Certaines images de ces trois films (hôpitaux bondés, gants et masques, désinfectants, personnes craignant le contact...) résonnent d’une nouvelle manière après la pandémie de Covid-19 qui, depuis début 2020, a causé des millions de morts.

«Il y a des choses qui ont été très communes entre ces deux époques: la peur de l’autre, la protection chacun de soi et puis la façon dont les peurs sont réveillées par la maladie, par la méconnaissance qu’on en a», estime Franck Finance-Madureira, le président et fondateur de la Queer Palm à Cannes, un prix qui, depuis quinze ans, récompense les œuvres abordant des thématiques LGBT.

La petite dernière, troisième long-métrage et premier en compétition à Cannes de l’actrice et réalisatrice française Hafsia Herzi, a remporté vendredi soir la Queer Palm, un prix alternatif du «meilleur film LGBTQ+». Ce récit tout en pudeur de l’émancipation sexuelle et sentimentale d’une jeune homosexuelle et musulmane vivant en banlieue est librement adapté du premier roman, d’inspiration autobiographique, de Fatima Daas, publié en 2020.

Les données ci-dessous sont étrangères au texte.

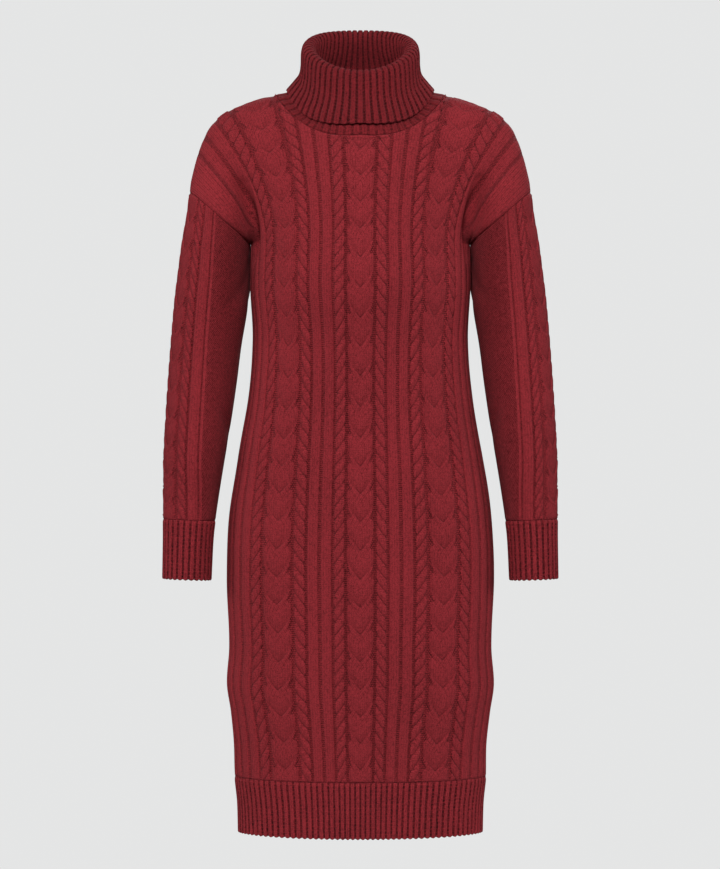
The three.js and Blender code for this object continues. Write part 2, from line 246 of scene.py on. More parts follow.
def free_column(side, across, t):
    """A column of stitches from armpit height at t = 0 to the shoulder line at t = 1, as one cubic."""
    swing = ARMHOLE_DEPTH * math.pi
    step = 2.0
    turned = smoothstep(0, 1, across)
    rise = (YOKE_RISE[side] * (1 - turned) + swing * turned)[..., None]
    fall = YOKE_FALL[side] * (1 - turned) + swing * turned
    start = body_point(side, across, np.full_like(across, ARMPIT_Z))
    below = body_point(side, across, np.full_like(across, ARMPIT_Z - step))
    over_arm = smoothstep(ARMPIT_TURN, 1, across)[..., None]
    up = (start - below) * rise / step * (1 - over_arm) + np.array([0, side * swing, 0]) * over_arm
    top = points(
        read(SHOULDER, "share", "x", across), side * SEAM_GAP / 2, read(SHOULDER, "share", "z", across)
    )
    return hermite(start, up, top, points(0, -side * fall, 0), t[..., None])


def yoke_point(side, share, t):
    """The free column bent on to the armhole seam near the arm."""
    across = np.abs(share)
    seam = armhole_point(side, t) - free_column(side, np.ones_like(across), t)
    place = free_column(side, across, t) + seam * smoothstep(ARMPIT_TURN, 1, across)[..., None]
    place[..., 0] *= np.where(share < 0, -1, 1)
    return place


def column_end(side, share):
    """The part of a column's way to the shoulder line at which the neckline or the shoulder seam ends it."""
    q = np.minimum(np.abs(share) / NECK_SHARE, 1)
    return 1 - (1 - YOKE_NECK[side]) * (1 - q**NECK_ROUNDNESS) ** (1 / NECK_ROUNDNESS)


def panel_point(side, share, v):
    """A panel: v is 0 at the hem band, 1 at armpit height and 2 at the neckline and shoulder seams."""
    skirt_z = BAND_TOP + SEAM_GAP + (ARMPIT_Z - BAND_TOP - SEAM_GAP) * np.minimum(v, 1)
    skirt = body_point(side, share, skirt_z)
    yoke = yoke_point(side, share, np.maximum(v - 1, 0) * column_end(side, share))
    return np.where(v[..., None] <= 1, skirt, yoke)


def neck_side(angle):
    return np.where(np.cos(angle) > 1e-9, FRONT, BACK)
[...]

Carla Simón, qui a beaucoup réfléchi au parallèle entre les années sombres du sida et la pandémie récente, voit toutefois une différence essentielle: au VIH est attachée la «stigmatisation» d’une maladie provoquée par quelque chose de mal – la drogue ou des relations homosexuelles.

Avec le Covid, «tout le monde pouvait être contaminé en respirant mais il n’y avait pas ce tabou», poursuit-elle.

La pandémie récente permet également aux jeunes générations de mieux comprendre ces années critiques de l’épidémie de sida qu’elles n’ont pas connues.

«Les jeunes sont très, très peu informés sur ce sujet. Et c’est bien de le remettre en avant de temps en temps, de continuer à en parler et de comprendre aussi à quel point ça a été traumatisant», affirme Carla Simón.

Kevin Robert Frost, président de la Fondation américaine pour la recherche sur le sida (amfAR), qui organise chaque année un grand gala à Cannes pour collecter des fonds, partage cet avis.

«Pour beaucoup de jeunes, ce n’est pas présent, ce n’est pas quelque chose à quoi ils pensent dans leur vie», relève-t-il. «J’espère que ces films aideront à sensibiliser les gens».